Jim Macias • Feb 8, 2021 at 8:52 am
I attended Fairmount elementary from 1963 to 1966, which for me would have been kindergarten through 2nd grade. We lived on 15th street just East of Hillside, which was close enough for my brother and me to walk to school everyday. During the summer and on weekends we often played in Fairmount park, which was a short walk in the other direction. So many memories and mental images from those years, with to of the more vidid ones being 1) buying gumballs and small chatskis from the five and dime store on Hillside near 13th street, and 2) on any given Saturday dad perusing the shelves at the Pied Piper bookstore on 17th, where he would often let us tag along.
I was too you at the time to give it any thought but looking back I can say that our neighborhood was diverse, in line with what the author stated about the general area. My family is of mixed ethnicity, with dad having been Mexican American and mom white, and I can recall there being whites, blacks, asians and others represented as well.

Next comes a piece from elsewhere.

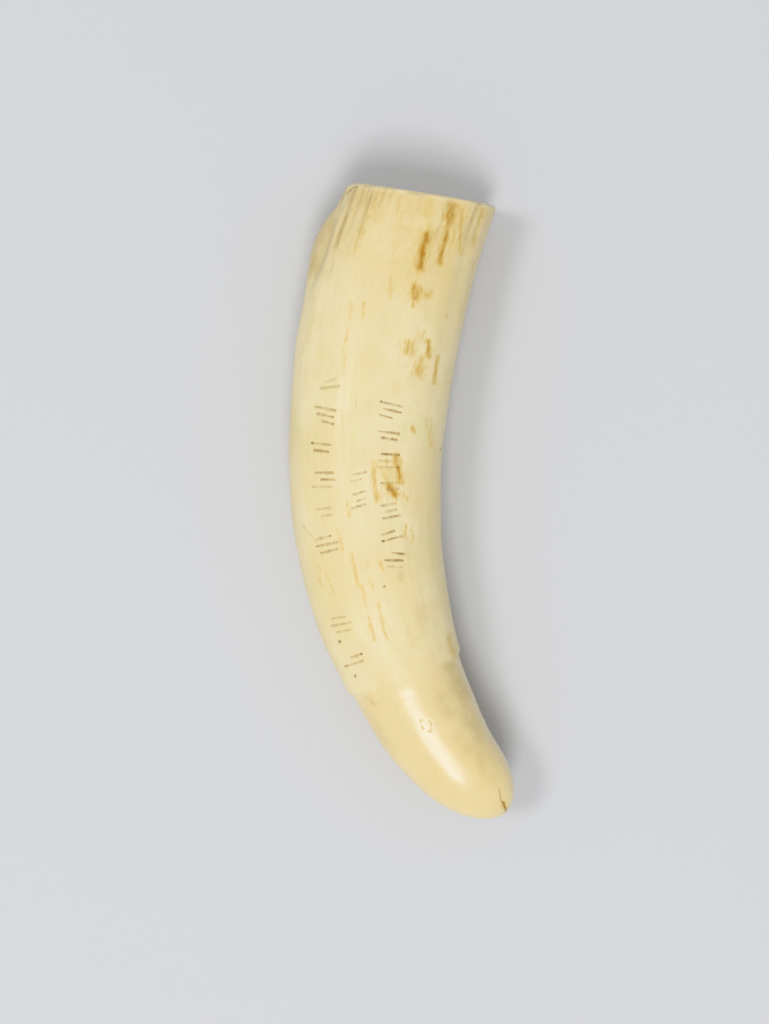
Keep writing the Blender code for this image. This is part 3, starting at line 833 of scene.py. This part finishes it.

By 1966 crime in the neighborhood had gotten very bad, and with the houses on our block being targeted on a regular basis. There are perhaps many societal factors leading to this rise in crime but for a working class family trying to subsist while not having everything they own stolen, the reasons don’t much matter. When they could afford it mom and dad moved us to the far end of the city near the I-123 by-pass. In this and many other cases I would suggest that “crime-flight” may be a more accurate descriptor.
Steve Ellis • Sep 12, 2020 at 1:30 pm
I went to fairmount grade school in late sixties I wanted to see a picture of the school it was torn down early 1970 I grew up in that area Wichita state was my play ground
Ken Brodbeck • Aug 22, 2023 at 1:16 pm
I started school at Fairmount in 1959 and was there from kindergarten thru 4th grade. The school was huge by today’s standards and I think they said we had close to 750 students. Lots and lots of portable classrooms. We lived on Lavon just east of the school and I, too, walked to school almost every day. It was a great neighborhood to live. Steve, I do have a photo of Fairmount School, just not sure how to send it here.